Friday,   21-Jul-2017   05:31 PM (IST)

The Indian rupee ended the session steady at 64.3150/3250 levels compared to its opening at 64.38/39 levels after touching the high of 64.3025/3125 levels as the dollar remained under pressure against major currencies amid subdued U.S. inflation and as foreign investors poured funds into domestic assets. However, persistent dollar purchases by state-run banks, likely on behalf of the central bank, limited the rupee’s gains. Rupee remained in the narrow range of 64.3025-64.39 levels today. Indian shares rose on Friday to post a third consecutive weekly gain, with Reliance Industries Ltd hitting its highest in over 9-1/2 years after posting strong quarterly results and announcing the launch of a low-cost, 4G-enabled phone. The broader NSE Nifty closed up 0.42 percent at 9,915.25, while the benchmark BSE Sensex finished 0.39 percent higher at 32,028.89. Indian sovereign bond yields fell for the second week, as continued optimism that the country’s Monetary Policy Committee may cut rates next month outweighed impact from open market sale of bonds. In the forward segment 1mth, 3mth and 6mth annualized premia ended the day at 4.58%, 4.60% and 4.61% respectively.
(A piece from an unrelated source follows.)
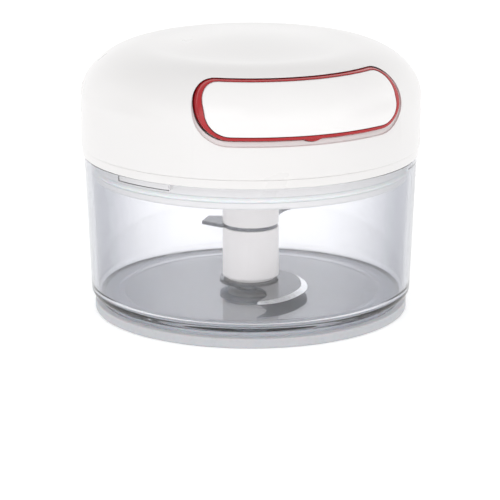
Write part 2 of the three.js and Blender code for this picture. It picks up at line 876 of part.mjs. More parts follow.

The dollar headed for weekly losses on Friday, wallowing at its lowest levels against the euro in nearly two years after what markets perceived as hawkish talk from European Central Bank chief Mario Draghi. But the Australian dollar skidded against the greenback after contrastingly dovish comments from a Reserve Bank of Australia official. The euro caught its breath and steadied at $1.1626 after climbing as high as $1.1659 on Thursday, its loftiest level since August 2015. Draghi said that no exact date had been set for discussing any changes to the ECB's ultra-easy monetary program but did say policymakers would revisit the topic in the autumn. His comments were perceived as "hawkish, even though the ECB didn't tip its hand as to when it will begin balance sheet normalization and in fact left the door open to additional easing if needed," said Bill Northey, chief investment officer at U.S. Bank Private Client Group in Helena, Montana. The dollar's losses against the yen were mitigated by market expectations that the Bank of Japan will keep its massive stimulus program in place far longer than other major central banks amid stubbornly weak inflation. On Thursday, the BOJ kept monetary policy steady as expected and postponed the timeframe to achieve its ambitious inflation target for a sixth time, though it slightly raised its economic growth forecasts. Concerns over low inflation will likely keep the Federal Reserve from raising U.S. rates at its policy meeting next week, analysts said. Fed Chair Janet Yellen signaled caution in her congressional testimony last week, with disappointing U.S. inflation and retail sales data a week ago adding to evidence that the central bank has reason to take its time in tightening even as it has vowed to do so.